» **Set problem**:
Print every entry exactly as written.

» **Exercise data**:
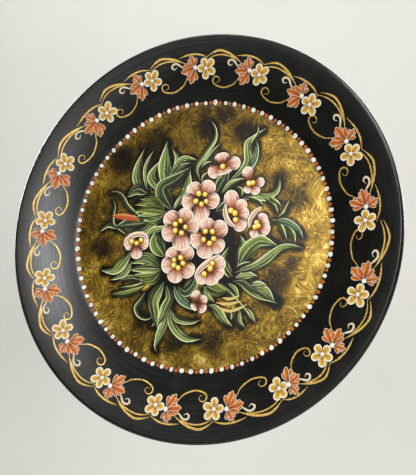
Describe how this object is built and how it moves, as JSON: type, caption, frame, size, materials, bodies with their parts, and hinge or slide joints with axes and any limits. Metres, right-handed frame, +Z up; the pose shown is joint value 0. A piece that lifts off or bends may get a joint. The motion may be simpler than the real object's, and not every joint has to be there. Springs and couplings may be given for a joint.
{
  "type": "painted round tray",
  "caption": "Round pressed-steel wall tray, black lacquered, with a gilded and flower-painted centre, a scrolled border and a swinging hanging ring behind.",
  "frame": {"origin": "centre of the flat back of the base, which lies on the wall", "axes": "+Z up as the tray hangs, -Y the way the painted face looks, +Y into the wall, +X to the right of someone facing the tray"},
  "size_m": [0.3, 0.016, 0.3],
  "materials": {
    "black_lacquer": "satin",
    "rim_steel": "satin",
    "strap_steel": "satin",
    "ring_steel": "satin",
    "gilded_ground": "satin",
    "gold_line": "satin",
    "oil_paint": "gloss"
  },
  "bodies": {
    "tray": {"tray_body": "black_lacquer", "rim_wire": "rim_steel", "hanger_strap": "strap_steel"},
    "ring": {"hanger_ring": "ring_steel"}
  },
  "joints": [
    {"name": "ring_swing", "type": "hinge", "parent": "tray", "child": "ring", "pos_m": [0, -0.00814, 0.126], "axis": [-1, 0, 0], "range_deg": [-15, 160]}
  ]
}
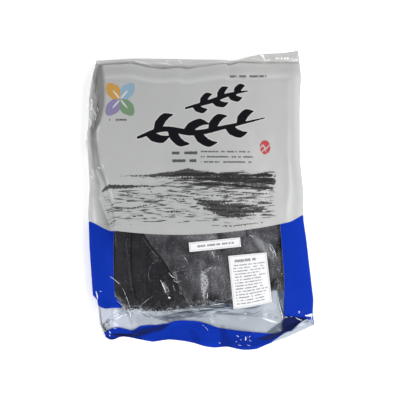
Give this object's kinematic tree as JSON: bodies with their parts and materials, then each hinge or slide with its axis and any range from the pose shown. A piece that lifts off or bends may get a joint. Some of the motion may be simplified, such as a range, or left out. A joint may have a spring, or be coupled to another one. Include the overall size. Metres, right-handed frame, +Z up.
{
  "type": "dried kelp pack",
  "caption": "Filled film pack of dried kelp lying on its back, with a head seal, a tucked side, a crumpled foot and paper labels over a clear window that shows folded kelp.",
  "frame": {"origin": "bottom centre of the pack's box: on the table, under the middle of the pack", "axes": "+X across the pack, to the right as its face is seen; +Y from its foot to its head seal; +Z up, out of the window side"},
  "size_m": [0.3212, 0.4312, 0.0511],
  "materials": {
    "printed_film": "thin glossy plastic film printed silver grey and deep blue, clear in the window",
    "dried_kelp": "dry leathery kelp, near black, dull to satin",
    "label_paper": "smooth white label paper with pale grey print"
  },
  "bodies": {
    "root": {"bag": "printed_film", "kelp_sheets": "dried_kelp", "info_label": "label_paper", "date_label": "label_paper"}
  },
  "joints": []
}
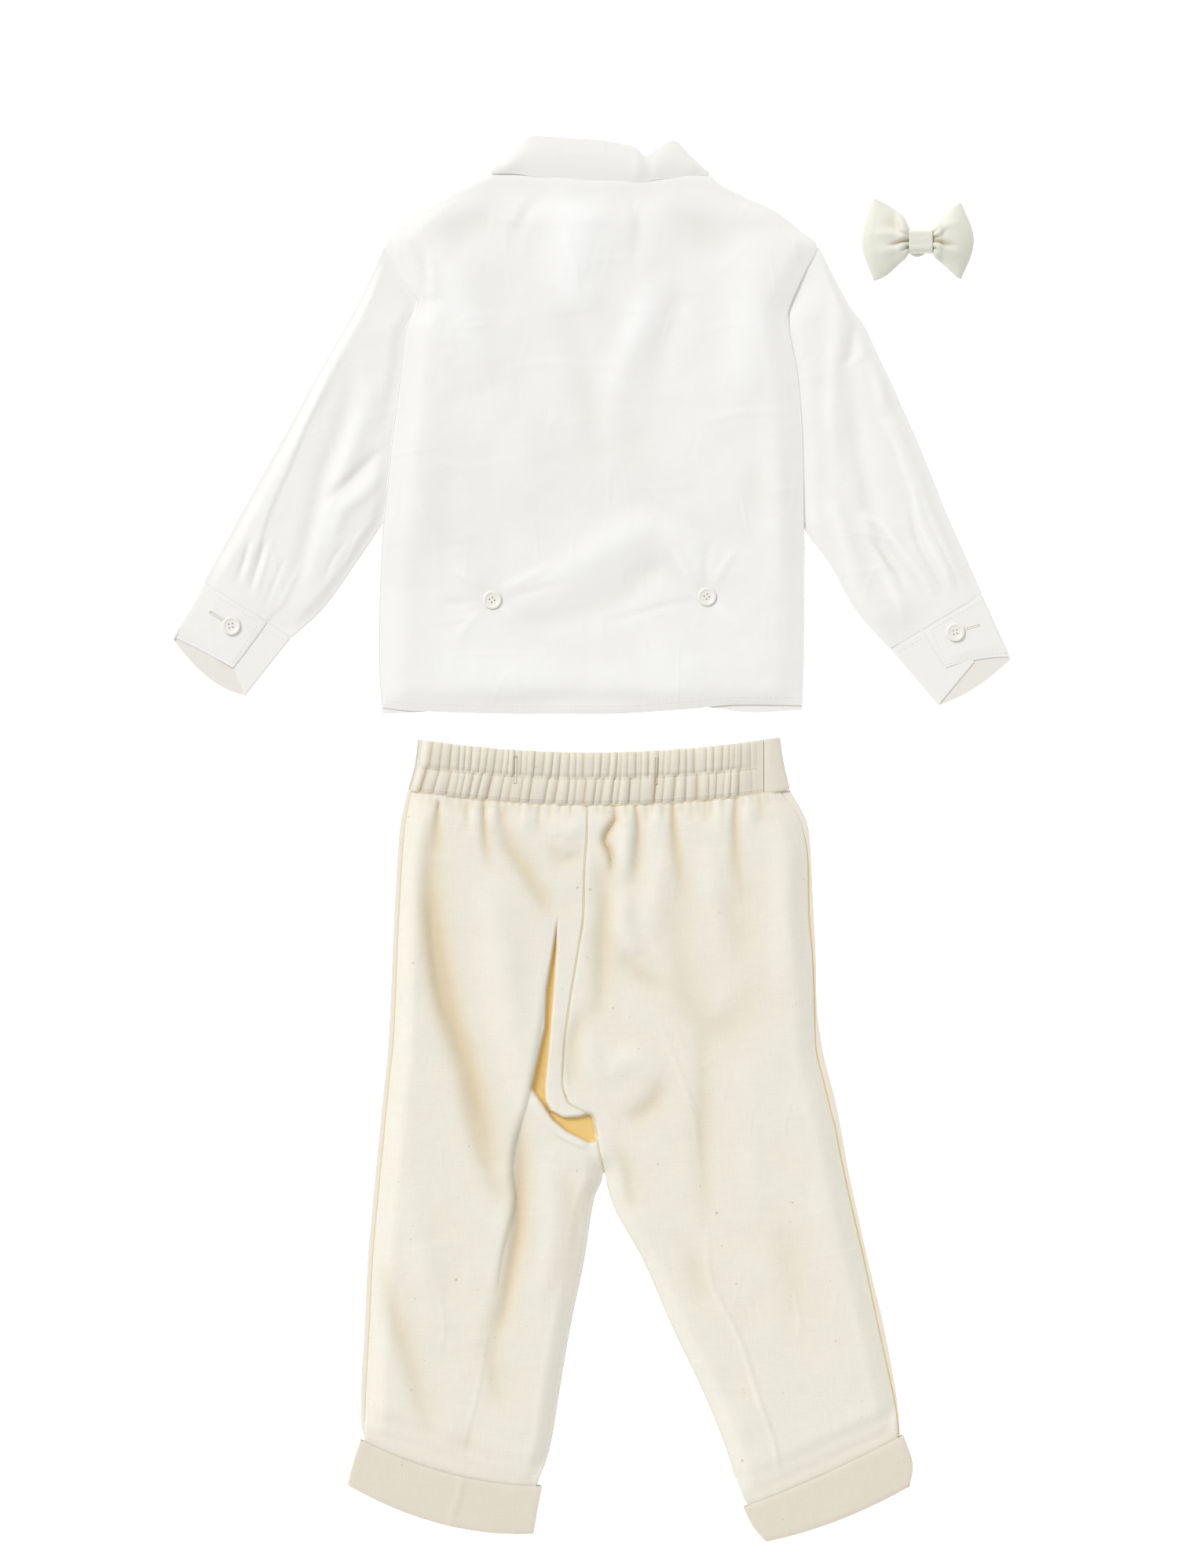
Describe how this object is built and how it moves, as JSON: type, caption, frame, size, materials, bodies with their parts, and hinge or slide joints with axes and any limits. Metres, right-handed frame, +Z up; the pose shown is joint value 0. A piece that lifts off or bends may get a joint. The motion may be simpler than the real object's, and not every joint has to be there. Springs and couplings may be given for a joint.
{
  "type": "child's shirt, trousers and bow tie set",
  "caption": "Small child's white long-sleeved shirt, cream elasticated trousers with turn-ups and ivory bow tie, laid flat and seen from the back.",
  "frame": {"origin": "on the surface that the set lies on, under the middle of its bounding box", "axes": "+X to the right as seen from above, +Y from the trouser hems to the shirt collar, +Z up out of the backs of the garments"},
  "size_m": [0.5346, 0.8944, 0.0106],
  "materials": {
    "shirt_poplin": "plain-woven white cotton poplin, faint sheen",
    "trouser_cloth": "matte cream cotton-linen with slubs",
    "bow_crepe": "soft-sheen ivory satin-backed crepe",
    "button_pearl": "polished off-white",
    "clip_plastic": "polished translucent white"
  },
  "bodies": {
    "root": {"shirt_back": "shirt_poplin", "shirt_front_left": "shirt_poplin", "shirt_front_right": "shirt_poplin", "collar": "shirt_poplin", "sleeve_left": "shirt_poplin", "sleeve_right": "shirt_poplin", "cuff_left": "shirt_poplin", "cuff_right": "shirt_poplin", "cuff_button_left": "button_pearl", "cuff_button_right": "button_pearl", "back_button_left": "button_pearl", "back_button_right": "button_pearl", "trouser_back_left": "trouser_cloth", "trouser_back_right": "trouser_cloth", "trouser_front_left": "trouser_cloth", "trouser_front_right": "trouser_cloth", "waistband_back": "trouser_cloth", "waistband_front": "trouser_cloth", "turn_up_left": "trouser_cloth", "turn_up_right": "trouser_cloth", "bow_loop_left": "bow_crepe", "bow_loop_right": "bow_crepe", "bow_knot": "bow_crepe", "bow_clip": "clip_plastic"}
  },
  "joints": []
}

» **Exercise response**:
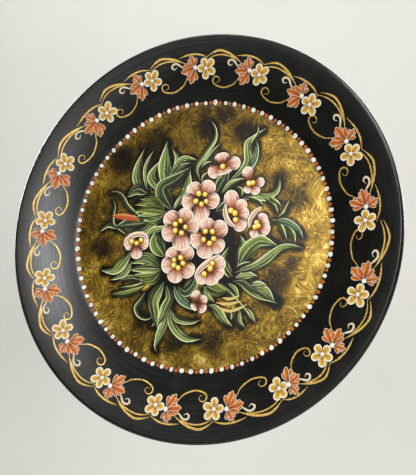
Describe how this object is built and how it moves, as JSON: type, caption, frame, size, materials, bodies with their parts, and hinge or slide joints with axes and any limits. Metres, right-handed frame, +Z up; the pose shown is joint value 0. A piece that lifts off or bends may get a joint. The motion may be simpler than the real object's, and not every joint has to be there. Springs and couplings may be given for a joint.
{
  "type": "painted round tray",
  "caption": "Round pressed-steel wall tray, black lacquered, with a gilded and flower-painted centre, a scrolled border and a swinging hanging ring behind.",
  "frame": {"origin": "centre of the flat back of the base, which lies on the wall", "axes": "+Z up as the tray hangs, -Y the way the painted face looks, +Y into the wall, +X to the right of someone facing the tray"},
  "size_m": [0.3, 0.016, 0.3],
  "materials": {
    "black_lacquer": "satin",
    "rim_steel": "satin",
    "strap_steel": "satin",
    "ring_steel": "satin",
    "gilded_ground": "satin",
    "gold_line": "satin",
    "oil_paint": "gloss"
  },
  "bodies": {
    "tray": {"tray_body": "black_lacquer", "rim_wire": "rim_steel", "hanger_strap": "strap_steel"},
    "ring": {"hanger_ring": "ring_steel"}
  },
  "joints": [
    {"name": "ring_swing", "type": "hinge", "parent": "tray", "child": "ring", "pos_m": [0, -0.00814, 0.126], "axis": [-1, 0, 0], "range_deg": [-15, 160]}
  ]
}
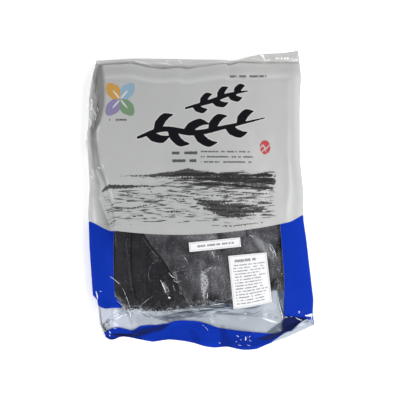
Give this object's kinematic tree as JSON: bodies with their parts and materials, then each hinge or slide with its axis and any range from the pose shown. A piece that lifts off or bends may get a joint. Some of the motion may be simplified, such as a range, or left out. A joint may have a spring, or be coupled to another one. Include the overall size. Metres, right-handed frame, +Z up.
{
  "type": "dried kelp pack",
  "caption": "Filled film pack of dried kelp lying on its back, with a head seal, a tucked side, a crumpled foot and paper labels over a clear window that shows folded kelp.",
  "frame": {"origin": "bottom centre of the pack's box: on the table, under the middle of the pack", "axes": "+X across the pack, to the right as its face is seen; +Y from its foot to its head seal; +Z up, out of the window side"},
  "size_m": [0.3212, 0.4312, 0.0511],
  "materials": {
    "printed_film": "thin glossy plastic film printed silver grey and deep blue, clear in the window",
    "dried_kelp": "dry leathery kelp, near black, dull to satin",
    "label_paper": "smooth white label paper with pale grey print"
  },
  "bodies": {
    "root": {"bag": "printed_film", "kelp_sheets": "dried_kelp", "info_label": "label_paper", "date_label": "label_paper"}
  },
  "joints": []
}
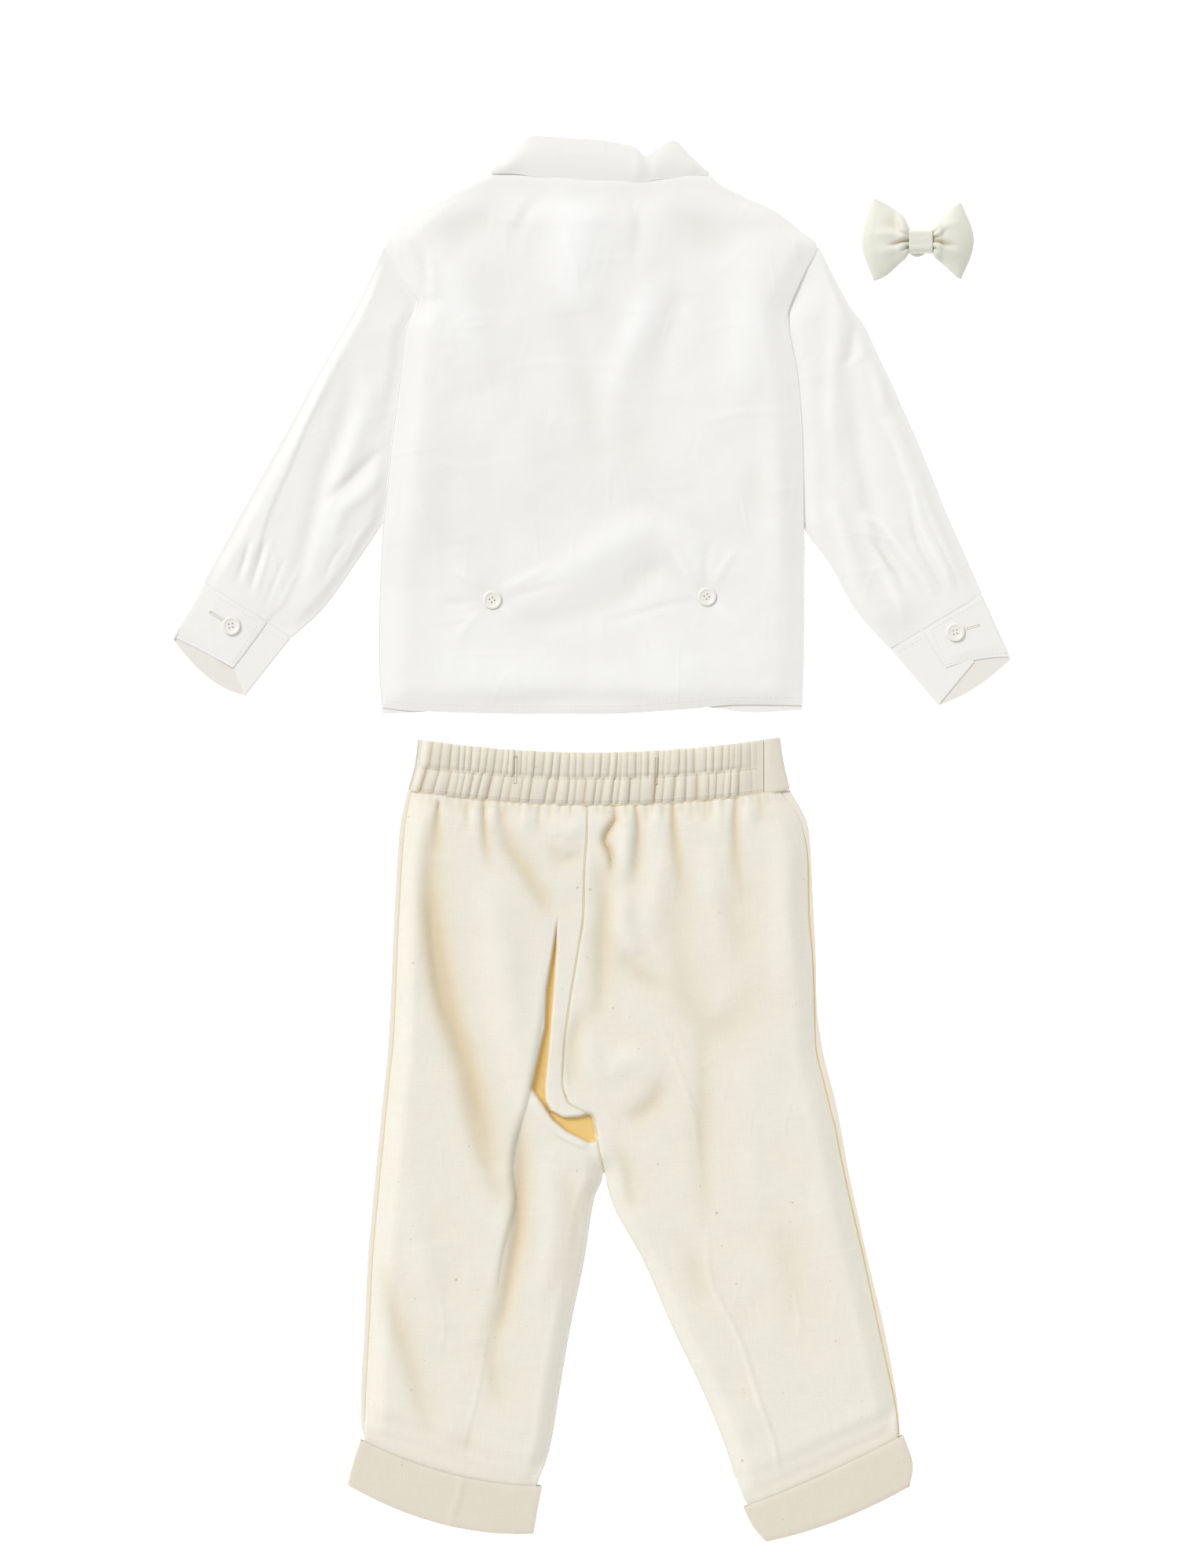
Describe how this object is built and how it moves, as JSON: type, caption, frame, size, materials, bodies with their parts, and hinge or slide joints with axes and any limits. Metres, right-handed frame, +Z up; the pose shown is joint value 0. A piece that lifts off or bends may get a joint. The motion may be simpler than the real object's, and not every joint has to be there. Springs and couplings may be given for a joint.
{
  "type": "child's shirt, trousers and bow tie set",
  "caption": "Small child's white long-sleeved shirt, cream elasticated trousers with turn-ups and ivory bow tie, laid flat and seen from the back.",
  "frame": {"origin": "on the surface that the set lies on, under the middle of its bounding box", "axes": "+X to the right as seen from above, +Y from the trouser hems to the shirt collar, +Z up out of the backs of the garments"},
  "size_m": [0.5346, 0.8944, 0.0106],
  "materials": {
    "shirt_poplin": "plain-woven white cotton poplin, faint sheen",
    "trouser_cloth": "matte cream cotton-linen with slubs",
    "bow_crepe": "soft-sheen ivory satin-backed crepe",
    "button_pearl": "polished off-white",
    "clip_plastic": "polished translucent white"
  },
  "bodies": {
    "root": {"shirt_back": "shirt_poplin", "shirt_front_left": "shirt_poplin", "shirt_front_right": "shirt_poplin", "collar": "shirt_poplin", "sleeve_left": "shirt_poplin", "sleeve_right": "shirt_poplin", "cuff_left": "shirt_poplin", "cuff_right": "shirt_poplin", "cuff_button_left": "button_pearl", "cuff_button_right": "button_pearl", "back_button_left": "button_pearl", "back_button_right": "button_pearl", "trouser_back_left": "trouser_cloth", "trouser_back_right": "trouser_cloth", "trouser_front_left": "trouser_cloth", "trouser_front_right": "trouser_cloth", "waistband_back": "trouser_cloth", "waistband_front": "trouser_cloth", "turn_up_left": "trouser_cloth", "turn_up_right": "trouser_cloth", "bow_loop_left": "bow_crepe", "bow_loop_right": "bow_crepe", "bow_knot": "bow_crepe", "bow_clip": "clip_plastic"}
  },
  "joints": []
}